C’est vrai que ce métier, je l’ai exercé pendant presque une vingtaine d’années, en majeure partie dans la presse écrite et durant quelques années (cinq ans environ) dans l’audiovisuel. Pour ma part, j’ai toujours trouvé cette profession passionnante. Elle offre une ouverture au monde qui est inégalée. J’ai adoré chaque moment de cette période de ma vie professionnelle. Être journaliste élargit les horizons de la personne qui exerce ce métier. Celui-ci force à voir et à penser de manière différente et à remettre en question pas mal de choses. Ce métier m’a enrichie humainement et m’a permis de découvrir une multitude de choses et de communiquer avec une audience que je n’aurais certainement pu toucher autrement. On apprend beaucoup pour et sur soi-même en même temps qu’on apprend sur les autres quand on exerce ce métier. Parfois même, on se découvre un courage qu’on ne se soupçonnait pas.
Mais encore…
Comme vous dites, cette profession est très exigeante. Il n’y a pas d’heure pour que la nouvelle tombe, pas de jour non plus. Il faut avoir une grande curiosité, posséder un bon vocabulaire et une excellente maîtrise de la langue dans laquelle on relaie l’information. Il faut avoir un esprit critique et analytique. Il faut sincèrement aimer ce métier pour bien le faire. Sans vouloir donner de leçon, pour moi, le journalisme est un métier humble et noble au sein duquel l’arrogance n’a pas sa place, sinon on va à la dérive et on tombe dans le piège des critiques constantes. Il faut avoir une énergie, un enthousiasme, sans cesse maintenus et renouvelés, ce qui n’est pas chose facile. La nouvelle génération y entre parfois sans vraiment savoir ce qui l’attend. C’est sans doute pourquoi il y a tant de circulation dans ce métier rigoureux. Mais ceux qui restent le font pendant des années, voire pour certains, à vie.
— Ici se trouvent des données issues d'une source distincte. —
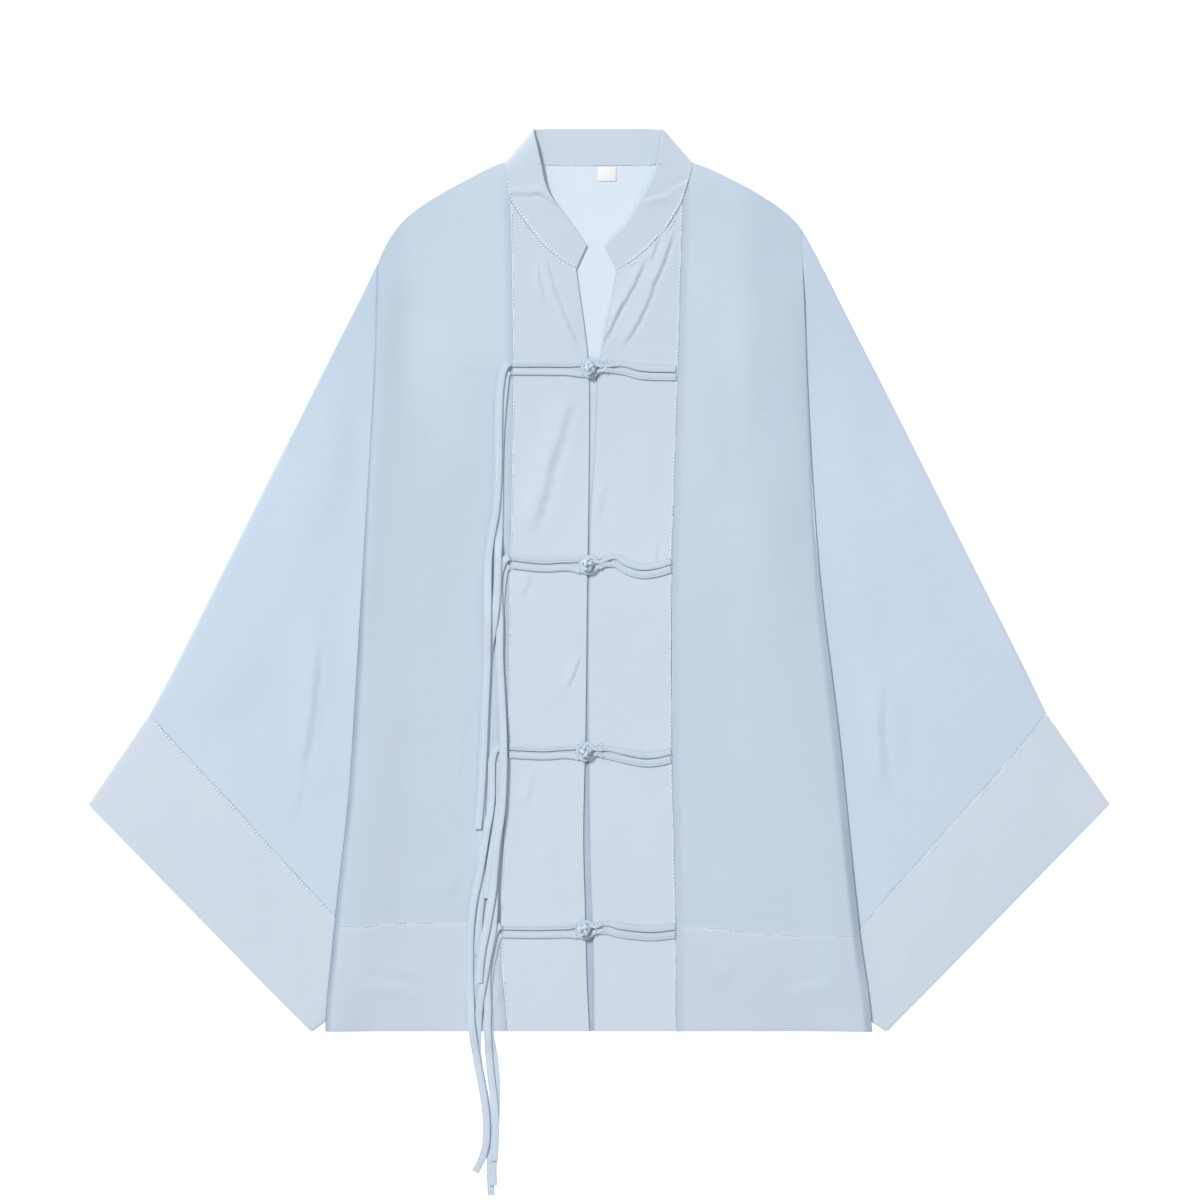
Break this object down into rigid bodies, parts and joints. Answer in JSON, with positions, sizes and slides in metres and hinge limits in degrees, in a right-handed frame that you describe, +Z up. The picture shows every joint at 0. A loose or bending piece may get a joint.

Y a-t-il chez la jeune génération la rigueur d’antan en termes d’écriture, d’approche et d’avoir un carnet de contacts parfait ? Ou sont-ils juste là pour avoir un salaire à la fin du mois ?
Voulez-vous que je sois franche ? (rires) Je pense qu’il y a de très bons journalistes à Maurice. Il y en a pas mal même. Dans la jeune génération également. Ce sont ceux qui savent distinguer entre l’information et les commentaires gratuits, entre fouiller pour sortir la nouvelle qui fera sensation et fouiner juste pour faire étalage du sensationnalisme. Ce qui me fait encore plus tiquer, c’est quand ces articles, visiblement rédigés dans le but de nuire, ne sont pas signés. Pour moi, c’est comme si on n’assumait pas ses propos.
Être journaliste, comme tout métier, s’apprend et la vitesse d’assimilation est individuelle. Comme le bon vin, un journaliste doit d’abord avoir de solides ingrédients de base. Il se bonifie avec l’expérience. Loin de moi l’idée de vouloir faire la leçon, mais puisque vous me l’avez demandé… Parfois, je considère que, pour certains, même après des années, ce n’est pas le cas.
Des noms ou des groupes en filigrane ?
Je ne citerai pas de nom. Car c’est très subjectif et c’est un avis qui n’engage que moi.